Aside from the aforementioned UK champion Freddybabes (shown winning the Gwentslam grand final below), what other notable Gwent names are from the UK?

The official Gwent Masters series is co-casted by Connagh “Merchant” Hawkins, a regular Twitch streamer and veteran YouTuber based in Cambridge. With over 30,000 subscribers, he played in the Gwentlemen Invitational alongside teammates Petrify and Truedawn and co-hosts the Tier 2 podcast, a weekly talk show for Gwent.

Known for his 'spicy' memes, he’s admired by many in the community – even if they pretend otherwise – and recently announced plans to set up a UK Gwent event. He urges those interested in being a part of it to contact him via his Twitter page.

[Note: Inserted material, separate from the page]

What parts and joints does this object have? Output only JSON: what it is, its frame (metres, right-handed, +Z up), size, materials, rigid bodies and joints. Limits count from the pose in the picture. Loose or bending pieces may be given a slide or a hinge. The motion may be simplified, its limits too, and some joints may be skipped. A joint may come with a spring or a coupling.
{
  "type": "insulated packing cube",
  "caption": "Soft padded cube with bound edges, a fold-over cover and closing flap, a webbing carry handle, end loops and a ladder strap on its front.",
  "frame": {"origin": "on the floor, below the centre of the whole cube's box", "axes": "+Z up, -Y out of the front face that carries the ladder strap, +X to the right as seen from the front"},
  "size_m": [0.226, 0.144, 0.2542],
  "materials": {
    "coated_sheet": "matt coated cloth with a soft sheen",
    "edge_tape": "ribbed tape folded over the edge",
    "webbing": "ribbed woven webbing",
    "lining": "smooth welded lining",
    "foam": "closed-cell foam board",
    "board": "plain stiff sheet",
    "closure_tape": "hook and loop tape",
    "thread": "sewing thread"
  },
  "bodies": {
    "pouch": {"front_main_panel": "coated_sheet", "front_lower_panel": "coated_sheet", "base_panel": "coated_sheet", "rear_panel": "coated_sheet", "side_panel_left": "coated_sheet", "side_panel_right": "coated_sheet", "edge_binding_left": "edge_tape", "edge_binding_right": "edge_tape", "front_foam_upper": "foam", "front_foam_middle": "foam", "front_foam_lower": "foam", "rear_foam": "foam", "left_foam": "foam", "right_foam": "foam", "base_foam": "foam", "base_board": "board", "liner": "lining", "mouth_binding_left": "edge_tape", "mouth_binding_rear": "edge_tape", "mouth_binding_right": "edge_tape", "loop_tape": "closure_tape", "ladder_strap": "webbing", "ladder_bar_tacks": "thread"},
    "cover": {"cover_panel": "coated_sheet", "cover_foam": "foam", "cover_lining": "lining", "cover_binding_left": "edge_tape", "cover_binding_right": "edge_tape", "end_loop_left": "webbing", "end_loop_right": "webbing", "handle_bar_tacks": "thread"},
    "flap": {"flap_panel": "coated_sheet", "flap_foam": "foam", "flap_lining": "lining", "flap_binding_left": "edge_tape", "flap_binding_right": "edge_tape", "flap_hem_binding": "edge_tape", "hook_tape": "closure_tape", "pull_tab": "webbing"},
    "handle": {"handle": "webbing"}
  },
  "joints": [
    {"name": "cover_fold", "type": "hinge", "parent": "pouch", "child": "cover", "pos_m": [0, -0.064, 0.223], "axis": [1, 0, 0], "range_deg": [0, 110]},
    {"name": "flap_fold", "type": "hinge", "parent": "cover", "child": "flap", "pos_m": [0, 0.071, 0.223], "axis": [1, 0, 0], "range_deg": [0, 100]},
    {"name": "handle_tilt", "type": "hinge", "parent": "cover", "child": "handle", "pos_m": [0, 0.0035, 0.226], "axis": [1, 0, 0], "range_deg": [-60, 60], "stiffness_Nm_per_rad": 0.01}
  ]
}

Venture to Scotland and you’ll find Stephen “crokeyz” Croke, a regular Twitch streamer and former winner of the Gwentlemen Open, one of Gwent’s biggest online tournaments that’s open to everyone. He is often one of the first Gwent streamers to go live every morning, warming up the viewers for his international peers.

A popular face within the community, “AshCosplay” is a British streamer and the host of A Round of Gwent, CDPR’s official talk show. She is also a talented cosplayer, regularly bringing characters from the Witcher universe to life, and also hosts Lifecoach’s Gwentslam series.

 

Battle for the Eternal throne

Eternal: A card game combining the strategy of Magic: The Gathering with the fast-paced action of Hearthstone.

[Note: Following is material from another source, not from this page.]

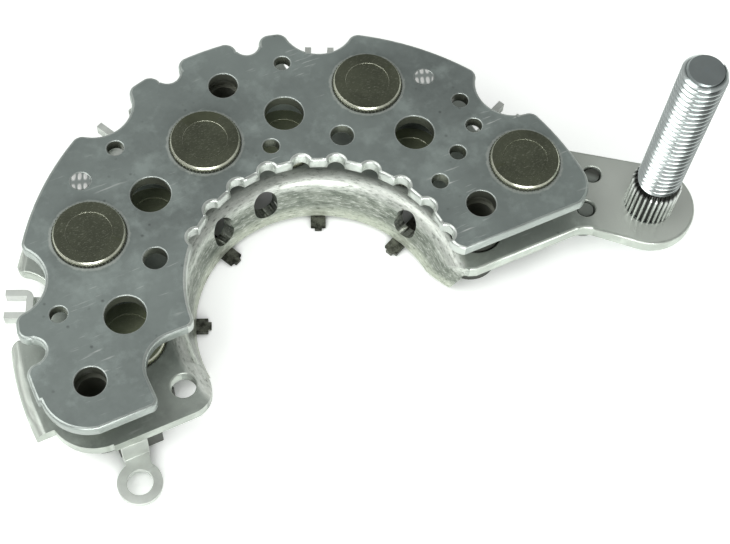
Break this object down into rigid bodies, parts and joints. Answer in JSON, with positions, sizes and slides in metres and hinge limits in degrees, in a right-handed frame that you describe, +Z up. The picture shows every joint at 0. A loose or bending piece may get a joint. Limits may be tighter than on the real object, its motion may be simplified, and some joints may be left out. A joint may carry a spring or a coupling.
{
  "type": "alternator rectifier",
  "caption": "Horseshoe rectifier for a vehicle alternator: two stacked heat sinks with press-fit diodes, wire clips, a ring terminal and a threaded output stud.",
  "frame": {"origin": "middle of the length and width, at the lowest boss faces that the rectifier stands on", "axes": "+X along the longest side, toward the output stud; +Z up along the stud, the shortest side of the whole; the horseshoe opens toward -Y"},
  "size_m": [0.1268, 0.0738, 0.0523],
  "materials": {
    "satin_aluminium": "die-cut sheet, satin with fine scratches and bright rolled edges",
    "smooth_aluminium": "drawn sheet, smooth, scuffed along the collar",
    "diode_nickel": "dull olive-dark nickel plating, bright chamfer and teeth",
    "seal_resin": "black moulded resin",
    "lead_copper_tinned": "tinned wire",
    "moulding_plastic": "dark grey glass-filled moulding",
    "tinned_strip": "tinned strip, slightly dull",
    "sleeve_steel": "plated steel tube",
    "zinc_steel": "bright zinc plating",
    "rivet_aluminium": "bright staked metal"
  },
  "bodies": {
    "root": {"negative_heat_sink": "satin_aluminium", "positive_heat_sink": "smooth_aluminium", "top_diode_1": "diode_nickel", "top_diode_2": "diode_nickel", "top_diode_3": "diode_nickel", "top_diode_4": "diode_nickel", "top_seal_1": "seal_resin", "top_seal_2": "seal_resin", "top_seal_3": "seal_resin", "top_seal_4": "seal_resin", "top_lead_1": "lead_copper_tinned", "top_lead_2": "lead_copper_tinned", "top_lead_3": "lead_copper_tinned", "top_lead_4": "lead_copper_tinned", "lower_diode_1": "diode_nickel", "lower_diode_2": "diode_nickel", "lower_diode_3": "diode_nickel", "lower_diode_4": "diode_nickel", "lower_seal_1": "seal_resin", "lower_seal_2": "seal_resin", "lower_seal_3": "seal_resin", "lower_seal_4": "seal_resin", "lower_lead_1": "lead_copper_tinned", "lower_lead_2": "lead_copper_tinned", "lower_lead_3": "lead_copper_tinned", "lower_lead_4": "lead_copper_tinned", "phase_terminal_1": "tinned_strip", "phase_terminal_2": "tinned_strip", "phase_terminal_3": "tinned_strip", "phase_terminal_4": "tinned_strip", "regulator_terminal": "tinned_strip", "terminal_moulding": "moulding_plastic", "mounting_sleeve_1": "sleeve_steel", "mounting_sleeve_2": "sleeve_steel", "mounting_sleeve_3": "sleeve_steel", "b_plus_stud": "zinc_steel", "plate_rivets": "rivet_aluminium"}
  },
  "joints": []
}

While it was released roughly the same time as Gwent, Eternal Card Game has slipped under the radar. Created by a team of professional Magic players for Dire Wolf Digital, Eternal is a mana-based CCG that plays like a fun blend of Hearthstone and Magic.

It fuses the many possibilities of a hardcore strategy game alongside the polish and speed of its contemporary counterparts.

Just like Gwent, it utilises five different factions but lets the player roam free with deck building. If you want a Time legendary in your Primal hybrid deck, go ahead. It's clear the team at Dire Wolf Digital want the players to have as much choice as possible.

 

"While it doesn’t have much of a competitive scene, there are regular small-ball tournaments with a decent cash prize for the top scoring players."

 

Eternal is still in closed beta but that hasn’t stopped it from receiving expansions along with new awards and cards. The Dusk Road has also just been teased, which promises to add new in-game mechanics as well as a story mode that follows up its last 23-mission expansion, The Tale of Horus Traver.

While it doesn’t have much of a competitive scene, there are regular small-ball tournaments with a decent cash prize for the top scoring players. The next one will be held mid-December and is open to registration here.

Eternal is available to download on Steam and also mobile. Similar to Hearthstone, players can sync their PC accounts with their phone and continue playing when away from home. Say goodbye to your productivity.

Despite its niche audience, Eternal’s community is growing every day and, with the new expansion coming soon, we hope to see some UK faces reveal themselves.